Every January, boards and unit owners swear that this will be the year their association finally gets its act together. And every year, the same mistakes repeat themselves. Budgets are delayed. Meetings are mishandled. Rules are enforced inconsistently. Owners complain loudly but participate quietly. By summer, everyone is frustrated, and by fall, someone is threatening litigation.
So instead of vague good intentions, here are resolutions that work…grounded in Florida law, association realities, and decades of hard-earned experience.
Condo and HOA Board Member Resolutions:
Governance That Actually Functions!
- Read the Governing Documents (Again)
One of the most common…and costly…Condo and HOA board mistakes is acting outside its authority. Declarations, bylaws, rules, and amendments are not suggestions. They are contracts. Yet boards routinely rely on institutional memory or “how we’ve always done it” instead of the documents that control their power.
Before voting, enforcing, or spending:
• Confirm the board actually has authority
• Identify owner approval requirements
• Verify amendment and notice procedures
Ignorance of the documents is not a defense, not to owners, and not to a judge.

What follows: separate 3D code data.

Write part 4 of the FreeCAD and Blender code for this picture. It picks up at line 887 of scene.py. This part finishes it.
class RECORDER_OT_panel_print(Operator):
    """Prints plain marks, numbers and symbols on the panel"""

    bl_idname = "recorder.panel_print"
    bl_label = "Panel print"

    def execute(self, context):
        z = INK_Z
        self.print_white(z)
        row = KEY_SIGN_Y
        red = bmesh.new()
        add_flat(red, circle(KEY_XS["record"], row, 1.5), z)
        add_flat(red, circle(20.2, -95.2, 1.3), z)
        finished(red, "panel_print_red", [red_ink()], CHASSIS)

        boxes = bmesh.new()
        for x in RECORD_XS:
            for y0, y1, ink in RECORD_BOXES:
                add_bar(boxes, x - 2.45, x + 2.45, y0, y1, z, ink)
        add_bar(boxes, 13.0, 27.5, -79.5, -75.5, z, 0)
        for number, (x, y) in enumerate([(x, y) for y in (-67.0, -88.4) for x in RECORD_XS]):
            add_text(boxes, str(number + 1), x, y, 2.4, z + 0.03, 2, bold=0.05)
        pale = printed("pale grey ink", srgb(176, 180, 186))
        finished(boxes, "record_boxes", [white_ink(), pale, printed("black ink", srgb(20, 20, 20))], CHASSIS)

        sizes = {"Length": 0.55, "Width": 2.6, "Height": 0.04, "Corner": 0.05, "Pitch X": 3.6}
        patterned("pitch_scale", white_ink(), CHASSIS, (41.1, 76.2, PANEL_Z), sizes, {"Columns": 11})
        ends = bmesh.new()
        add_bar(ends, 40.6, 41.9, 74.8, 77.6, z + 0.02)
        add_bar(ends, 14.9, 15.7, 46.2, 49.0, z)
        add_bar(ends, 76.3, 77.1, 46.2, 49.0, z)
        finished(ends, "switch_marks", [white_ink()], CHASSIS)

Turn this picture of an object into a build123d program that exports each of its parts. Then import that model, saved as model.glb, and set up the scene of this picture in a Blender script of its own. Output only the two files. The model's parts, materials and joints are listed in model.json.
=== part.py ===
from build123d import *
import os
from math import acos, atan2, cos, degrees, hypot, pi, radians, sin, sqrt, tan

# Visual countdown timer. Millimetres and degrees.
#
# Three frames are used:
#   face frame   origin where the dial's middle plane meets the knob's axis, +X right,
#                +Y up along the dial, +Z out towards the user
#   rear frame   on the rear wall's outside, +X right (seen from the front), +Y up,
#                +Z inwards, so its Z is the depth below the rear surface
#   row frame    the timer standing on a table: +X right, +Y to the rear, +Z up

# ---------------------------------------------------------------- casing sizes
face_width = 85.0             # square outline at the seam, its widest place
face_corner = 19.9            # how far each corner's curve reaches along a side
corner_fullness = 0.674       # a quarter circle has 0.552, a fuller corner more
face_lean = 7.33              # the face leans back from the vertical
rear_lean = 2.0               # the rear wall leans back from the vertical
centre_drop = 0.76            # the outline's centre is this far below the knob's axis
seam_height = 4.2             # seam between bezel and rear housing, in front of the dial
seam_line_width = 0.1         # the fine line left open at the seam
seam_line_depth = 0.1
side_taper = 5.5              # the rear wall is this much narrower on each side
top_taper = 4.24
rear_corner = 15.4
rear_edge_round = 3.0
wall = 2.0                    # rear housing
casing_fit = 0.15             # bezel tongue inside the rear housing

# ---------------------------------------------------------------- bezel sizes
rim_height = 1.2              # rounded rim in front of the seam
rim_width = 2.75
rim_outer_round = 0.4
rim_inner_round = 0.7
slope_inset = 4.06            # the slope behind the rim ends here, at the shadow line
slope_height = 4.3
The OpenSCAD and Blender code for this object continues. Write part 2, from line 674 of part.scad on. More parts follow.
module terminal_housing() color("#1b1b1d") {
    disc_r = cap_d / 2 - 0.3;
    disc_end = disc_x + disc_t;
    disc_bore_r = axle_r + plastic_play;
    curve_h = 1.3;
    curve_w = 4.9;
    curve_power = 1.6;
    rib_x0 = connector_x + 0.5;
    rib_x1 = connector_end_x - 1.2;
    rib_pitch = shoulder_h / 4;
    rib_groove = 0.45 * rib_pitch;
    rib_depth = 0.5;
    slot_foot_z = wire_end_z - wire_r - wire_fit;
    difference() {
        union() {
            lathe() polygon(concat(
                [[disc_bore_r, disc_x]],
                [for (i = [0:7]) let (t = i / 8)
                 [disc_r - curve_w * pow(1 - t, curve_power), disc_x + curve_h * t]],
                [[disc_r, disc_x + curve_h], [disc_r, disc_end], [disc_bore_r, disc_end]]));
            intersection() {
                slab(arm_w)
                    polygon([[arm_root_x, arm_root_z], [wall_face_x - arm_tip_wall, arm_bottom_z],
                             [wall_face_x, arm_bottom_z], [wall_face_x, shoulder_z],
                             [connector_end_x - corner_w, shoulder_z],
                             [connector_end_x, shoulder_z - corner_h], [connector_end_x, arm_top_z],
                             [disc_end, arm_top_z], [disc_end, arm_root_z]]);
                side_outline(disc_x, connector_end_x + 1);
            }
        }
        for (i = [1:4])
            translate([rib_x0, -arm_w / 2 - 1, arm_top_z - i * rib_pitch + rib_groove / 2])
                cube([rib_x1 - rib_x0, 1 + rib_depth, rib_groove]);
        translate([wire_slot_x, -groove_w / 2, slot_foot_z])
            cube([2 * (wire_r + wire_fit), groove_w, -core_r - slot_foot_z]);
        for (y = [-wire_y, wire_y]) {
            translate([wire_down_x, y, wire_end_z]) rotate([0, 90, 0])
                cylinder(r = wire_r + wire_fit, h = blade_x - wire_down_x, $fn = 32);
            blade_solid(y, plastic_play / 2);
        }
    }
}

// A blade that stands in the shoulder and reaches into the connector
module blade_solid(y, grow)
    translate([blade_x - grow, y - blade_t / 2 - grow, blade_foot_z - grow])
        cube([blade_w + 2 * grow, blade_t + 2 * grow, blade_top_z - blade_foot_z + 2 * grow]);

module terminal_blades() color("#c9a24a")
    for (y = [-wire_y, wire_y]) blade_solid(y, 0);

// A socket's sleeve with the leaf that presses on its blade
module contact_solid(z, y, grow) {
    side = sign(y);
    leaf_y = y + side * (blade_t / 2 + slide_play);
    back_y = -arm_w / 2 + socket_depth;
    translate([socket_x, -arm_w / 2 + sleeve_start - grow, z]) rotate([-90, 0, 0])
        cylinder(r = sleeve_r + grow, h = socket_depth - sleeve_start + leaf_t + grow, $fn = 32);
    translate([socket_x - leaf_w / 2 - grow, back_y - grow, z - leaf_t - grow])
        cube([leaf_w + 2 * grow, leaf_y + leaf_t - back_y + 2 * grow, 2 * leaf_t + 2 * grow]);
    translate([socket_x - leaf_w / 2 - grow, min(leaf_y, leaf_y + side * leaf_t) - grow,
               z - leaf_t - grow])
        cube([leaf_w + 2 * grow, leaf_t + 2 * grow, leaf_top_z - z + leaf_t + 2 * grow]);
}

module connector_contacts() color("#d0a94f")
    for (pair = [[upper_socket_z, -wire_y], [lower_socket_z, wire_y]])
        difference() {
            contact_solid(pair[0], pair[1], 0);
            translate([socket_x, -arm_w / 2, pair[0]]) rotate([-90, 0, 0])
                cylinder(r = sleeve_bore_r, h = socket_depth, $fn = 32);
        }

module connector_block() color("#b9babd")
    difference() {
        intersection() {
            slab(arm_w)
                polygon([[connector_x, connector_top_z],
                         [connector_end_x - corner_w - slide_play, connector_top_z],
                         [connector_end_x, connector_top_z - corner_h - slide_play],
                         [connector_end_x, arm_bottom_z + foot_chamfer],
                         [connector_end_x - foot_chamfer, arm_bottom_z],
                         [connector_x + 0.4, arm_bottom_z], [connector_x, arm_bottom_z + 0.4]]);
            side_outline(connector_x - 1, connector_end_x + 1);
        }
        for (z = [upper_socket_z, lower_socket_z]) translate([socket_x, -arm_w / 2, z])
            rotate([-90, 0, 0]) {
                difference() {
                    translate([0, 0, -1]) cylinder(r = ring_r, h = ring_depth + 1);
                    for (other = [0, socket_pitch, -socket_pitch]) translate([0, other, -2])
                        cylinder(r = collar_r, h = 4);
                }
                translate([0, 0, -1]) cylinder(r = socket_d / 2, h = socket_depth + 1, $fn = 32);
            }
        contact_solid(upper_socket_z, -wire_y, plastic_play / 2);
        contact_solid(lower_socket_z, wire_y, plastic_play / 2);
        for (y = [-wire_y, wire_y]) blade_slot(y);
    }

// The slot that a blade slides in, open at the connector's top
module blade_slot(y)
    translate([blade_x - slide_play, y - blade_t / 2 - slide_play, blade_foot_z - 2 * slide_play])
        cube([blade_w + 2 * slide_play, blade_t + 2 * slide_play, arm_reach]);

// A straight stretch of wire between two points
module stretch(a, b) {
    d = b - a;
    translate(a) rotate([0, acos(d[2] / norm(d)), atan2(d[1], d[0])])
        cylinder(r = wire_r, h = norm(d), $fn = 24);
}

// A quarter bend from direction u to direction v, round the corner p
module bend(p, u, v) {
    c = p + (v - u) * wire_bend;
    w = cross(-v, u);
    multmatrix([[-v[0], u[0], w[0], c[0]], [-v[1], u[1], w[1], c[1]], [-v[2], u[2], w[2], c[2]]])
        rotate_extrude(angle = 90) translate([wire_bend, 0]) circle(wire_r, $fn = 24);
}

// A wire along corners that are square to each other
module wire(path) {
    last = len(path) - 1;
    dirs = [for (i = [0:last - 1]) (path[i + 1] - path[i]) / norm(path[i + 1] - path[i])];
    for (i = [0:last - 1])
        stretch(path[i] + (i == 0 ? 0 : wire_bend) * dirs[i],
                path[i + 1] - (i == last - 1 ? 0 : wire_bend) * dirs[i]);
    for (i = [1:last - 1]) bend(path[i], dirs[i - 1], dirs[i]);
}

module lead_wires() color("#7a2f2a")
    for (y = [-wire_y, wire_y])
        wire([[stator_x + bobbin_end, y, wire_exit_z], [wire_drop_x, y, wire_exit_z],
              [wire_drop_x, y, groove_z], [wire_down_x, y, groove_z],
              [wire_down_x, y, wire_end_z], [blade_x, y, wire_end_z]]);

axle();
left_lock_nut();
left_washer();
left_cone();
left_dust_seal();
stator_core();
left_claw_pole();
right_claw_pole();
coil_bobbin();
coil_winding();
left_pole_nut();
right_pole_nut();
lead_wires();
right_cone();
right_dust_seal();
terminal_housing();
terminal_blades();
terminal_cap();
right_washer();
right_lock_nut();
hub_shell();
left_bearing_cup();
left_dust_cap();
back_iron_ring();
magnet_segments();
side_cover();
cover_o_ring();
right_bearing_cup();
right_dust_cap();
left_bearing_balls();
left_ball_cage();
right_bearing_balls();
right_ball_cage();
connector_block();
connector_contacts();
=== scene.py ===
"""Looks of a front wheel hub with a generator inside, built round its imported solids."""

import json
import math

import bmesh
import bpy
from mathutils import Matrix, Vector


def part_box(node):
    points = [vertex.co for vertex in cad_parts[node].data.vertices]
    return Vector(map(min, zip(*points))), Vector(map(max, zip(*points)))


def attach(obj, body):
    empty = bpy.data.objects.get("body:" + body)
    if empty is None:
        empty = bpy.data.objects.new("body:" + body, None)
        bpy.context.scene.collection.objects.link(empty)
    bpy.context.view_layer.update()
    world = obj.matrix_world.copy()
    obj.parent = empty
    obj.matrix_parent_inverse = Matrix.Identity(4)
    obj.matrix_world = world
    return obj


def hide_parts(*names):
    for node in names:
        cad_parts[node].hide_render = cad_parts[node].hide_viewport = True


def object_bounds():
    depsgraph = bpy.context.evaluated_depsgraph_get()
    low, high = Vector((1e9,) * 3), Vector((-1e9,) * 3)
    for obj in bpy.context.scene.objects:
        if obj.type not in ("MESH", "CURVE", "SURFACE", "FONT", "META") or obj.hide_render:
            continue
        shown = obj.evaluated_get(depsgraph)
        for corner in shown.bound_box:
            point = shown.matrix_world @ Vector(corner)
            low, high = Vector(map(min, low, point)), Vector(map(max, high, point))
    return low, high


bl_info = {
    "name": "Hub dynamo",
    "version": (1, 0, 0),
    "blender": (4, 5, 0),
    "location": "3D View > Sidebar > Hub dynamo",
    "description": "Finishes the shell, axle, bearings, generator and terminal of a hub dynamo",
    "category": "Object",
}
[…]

2. Respect Open Meetings and Due Process
Florida’s open meeting and notice requirements are not optional.
Boards must:
• Provide proper statutory notice
• Avoid side conversations and “parking lot votes”
• Allow owner participation when required
These violations don’t just create distrust…they undermine enforcement actions and hand plaintiffs’ lawyers ammunition they don’t deserve. If the process is flawed, the decision is vulnerable.
3. Fix Financial Discipline…Now
Deferred maintenance and underfunded reserves are no longer theoretical risks. Boards must resolve to:
• Adopt budgets on time
• Fund reserves when required by law
• Stop delaying inevitable special assessments
The 2025–2026 reality is simple: yesterday’s savings become tomorrow’s seven-figure lawsuits. Insurance carriers, engineers, and courts are far less forgiving than they used to be.
4. Document Everything
If it isn’t written down, it didn’t happen.
That applies to:
• Enforcement policies
• Violation letters
• Architectural decisions
• Board deliberations and votes
Consistency lives on paper. So does credibility. When disputes arise…and they will…records protect the association, not memories.
5. Know When to Call Counsel
Legal advice should not be the board’s last resort.
Counsel should be consulted for:
• Major repair and restoration projects
• Rule changes and amendments
• Escalating enforcement disputes involving residents or visitors
• Perceived violations of unit owner rights (Counsel works for all unit
owners, not just the Board.)
The resolution for the new year: Stop waiting until the problem is already in court.